Another popular holiday destination for British tourists has become the latest to voice its anger at overtourism as thousands flock to its beaches this summer.

Following anti-tourism protests in Majorca over unaffordable housing and overcrowding, Ibiza is now following suit, with activists saying they’re “mobilising” to fight for change.

Ibiza is an extremely popular destination for British holidaymakers looking to party, but it also has stunning beaches perfect for a family getaway. 

Its versatility brings in roughly three million tourists every year compared to its population of just 49,000, which can make locals feel like their home is being overrun with visitors.

lícia Aguiló, spokeswoman for activist group SOS Residents organising protests in Majorca, warned that Ibiza could be quickly following suit in terms of overtourism rallies.

She said: “They started in the Canaries. Now I see that in Ibiza they are beginning to mobilise. This is just the beginning. We will continue until politicians are willing to make changes.

“Our children have no chance of becoming independent, because rental prices are far above their means, even if they have an average salary. We are becoming poor workers without services.

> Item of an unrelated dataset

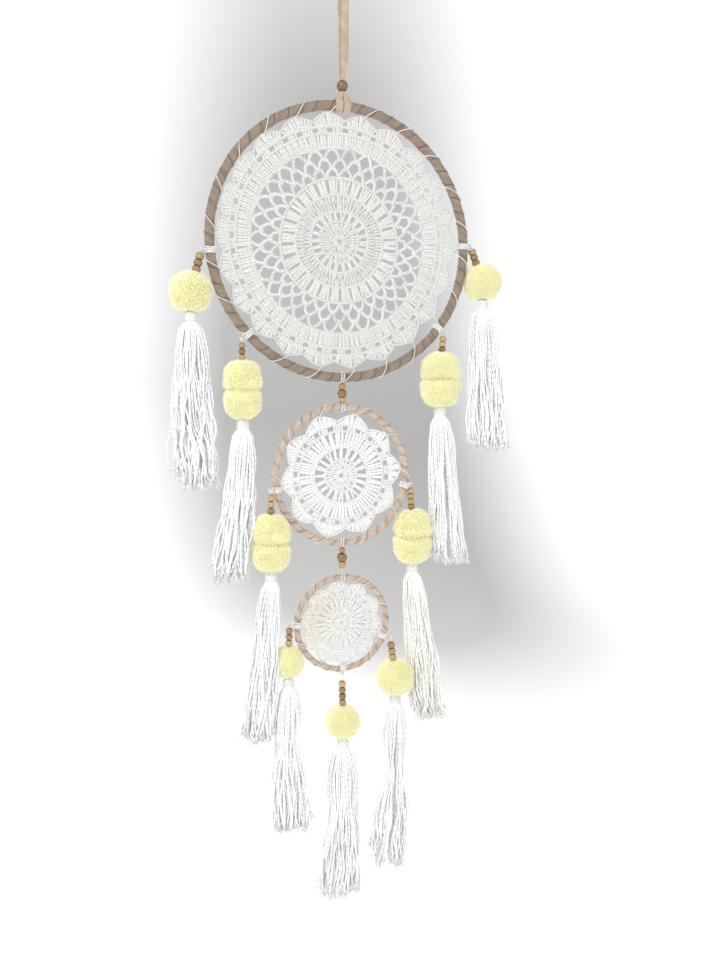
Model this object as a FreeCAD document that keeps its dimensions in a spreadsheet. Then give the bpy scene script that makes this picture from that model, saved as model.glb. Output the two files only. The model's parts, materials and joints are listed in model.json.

“We can’t allow the greed of some to condemn our children to emigrate to have a decent life. The roads, beaches, bars and hospitals are saturated. Waste management is disastrous. Mega-polluting cruise ships are an attack that affects the air quality.”

Members of activist group Prou Ibiza, “Enough Ibiza” in Catalan, has been voicing their anger at the fact that locals can no longer affort to live on the island, forcing some to live in caravans.

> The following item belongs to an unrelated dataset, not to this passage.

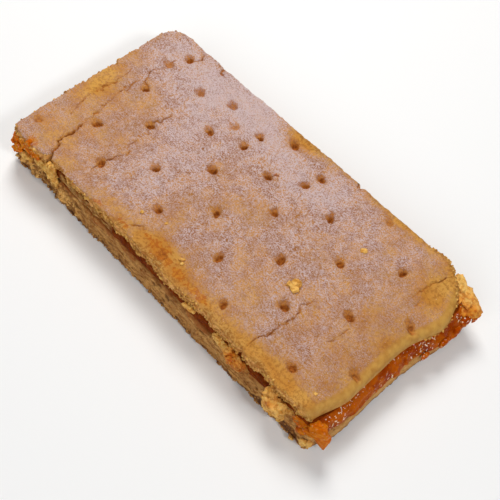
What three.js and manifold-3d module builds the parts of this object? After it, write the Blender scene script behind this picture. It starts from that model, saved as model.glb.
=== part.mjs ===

Rafael Jimenez, a local police officer and spokesperson for the group, said: “We are not against tourism itself. We have nothing against the people who come and respect our island. A side effect of mass tourism is that house prices are rising.

“Everyone feels that everything is collapsing. More restaurants require more workers but these workers require places to live and there are ten looking for every place. There are nurses and police who live in caravans.”

Iván Fidalgo from the Association of Civil Guards in the Balearic Islands echoed this concern, warning that Ibiza’s public services are suffering as a result of overtourism.

He said: “They sell Ibiza as a first class resort, but it is not because it doesn’t even have the public services because there are not enough people to work in them,” he told Euronews Travel.

Despite these calls to crack down on tourists, Brits remain vital to Ibiza’s economy, accounting for 25 percent of all tourists visiting the island in 2023. The number of British tourists also rose by 7.8 percent last year.

This could put Ibiza in a difficult position financially if Brits are put off by the anti-tourist sentiment and decide to go elsewhere on the holidays.